Comparison with Accrual Accounting
Key Differences
- Cash Accounting:
- Income and expenses recorded when cash is exchanged.
- Simpler and easier to manage.
- Suitable for small businesses.
- Accrual Accounting:
- Income and expenses recorded when earned or incurred.
- Provides a more comprehensive financial picture.
- Required for larger businesses and for compliance with generally accepted accounting principles (GAAP).
Example Comparison
Using the same freelance graphic designer example:
- Accrual Accounting Income: If the designer completes the project on May 25th but receives payment on June 1st, the income would be recorded on May 25th.
- Accrual Accounting Expense: If the designer incurs the software subscription cost on May 25th but pays it on June 5th, the expense would be recorded on May 25th.

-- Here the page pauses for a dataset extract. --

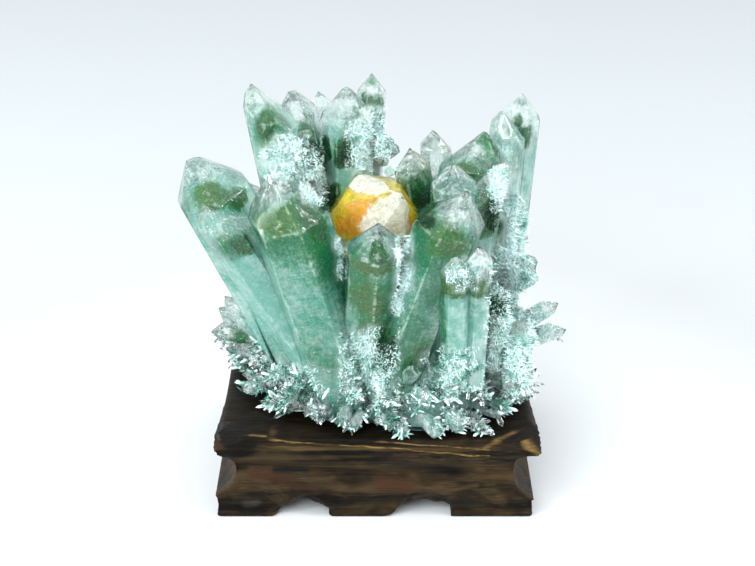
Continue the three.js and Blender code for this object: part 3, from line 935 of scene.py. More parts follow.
@dataclass(frozen=True)
class ClearQuartz:
    """The glassy skin of the points.

    Args:
        name: the material's name.
        tint: colour of light that has gone through it.
        density: how fast it takes that colour, per metre.
        ior: refractive index of quartz.
        polish: roughness where a face is clean.
        frost: how much rougher a frosted face is.
        frosted: the frosted patches.
        pits: the pitted patches.
        stretch: how the growth lines are stretched across, around and along a point.
        lines: the growth lines.
        waves: the slow waves in a face.
        heights: how high the lines, the pits and the waves are, against each other.
        bump: how strong they all are, and how high, in metres.
    """

    name: str = "clear_quartz"
    tint: Colour = (0.40, 0.84, 0.79)
    density: float = 20.0
    ior: float = 1.544
    polish: float = 0.03
    frost: float = 0.16
    frosted: Ragged = (130.0, 0.47, 0.62)
    pits: Ragged = (380.0, 0.56, 0.66)
    stretch: Triple = (0.12, 1.1, 1.0)
    lines: Texture = (1.0, 4.0, 0.65)
    waves: Texture = (160.0, 2.0, 0.5)
    heights: Triple = (0.5, 0.35, 2.2)
    bump: tuple[float, float] = (0.45, 0.0006)

    def material(self) -> bpy.types.Material:
        """Returns the finish as a material."""
        finish = Finish(self.name)
        nodes = finish.nodes
        place = nodes.place()
        frosted = clouds(nodes, place, *self.frosted) * self.frost
        lines = nodes.noise(nodes.triple("grain", self.stretch), *self.lines)
        pits = clouds(nodes, place, *self.pits)
        waves = nodes.noise(place, *self.waves)
        line_height, pit_height, wave_height = self.heights
        height = lines * line_height - pits * pit_height + waves * wave_height
        finish.set(
            Base_Color=(1.0, 1.0, 1.0),
            Transmission_Weight=1.0,
            IOR=self.ior,
            Roughness=frosted + self.polish,
            Normal=nodes.bump(height, *self.bump),
        )
        volume = nodes.add("ShaderNodeVolumeAbsorption", {"Color": self.tint, "Density": self.density})
        nodes.connect(volume.outputs[0], finish.output.inputs["Volume"])
        return finish.material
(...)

When to Use Cash Accounting
Best for Small Businesses
Cash accounting is ideal for small businesses, sole proprietors, and freelancers with straightforward transactions and a need for simple bookkeeping.
Cash Flow Management
- Focus on Cash Flow: Businesses that need to closely monitor cash flow and ensure they have enough cash on hand for daily operations can benefit from cash accounting.
- Seasonal Businesses: Businesses with fluctuating income, such as seasonal operations, can use cash accounting to manage cash flow effectively.
Conclusion
Cash Accounting is a simple and effective method for recording financial transactions based on the actual exchange of cash. It provides immediate insight into cash flow, making it ideal for small businesses and individuals. However, it may not offer a complete financial picture, which is why larger businesses often use accrual accounting. Understanding the advantages and limitations of cash accounting can help businesses choose the right method for their needs.
By using cash accounting, businesses can easily manage their finances, track their cash flow, and make informed decisions about their operations. This method ensures that financial records reflect the actual cash available, helping businesses stay on top of their financial health.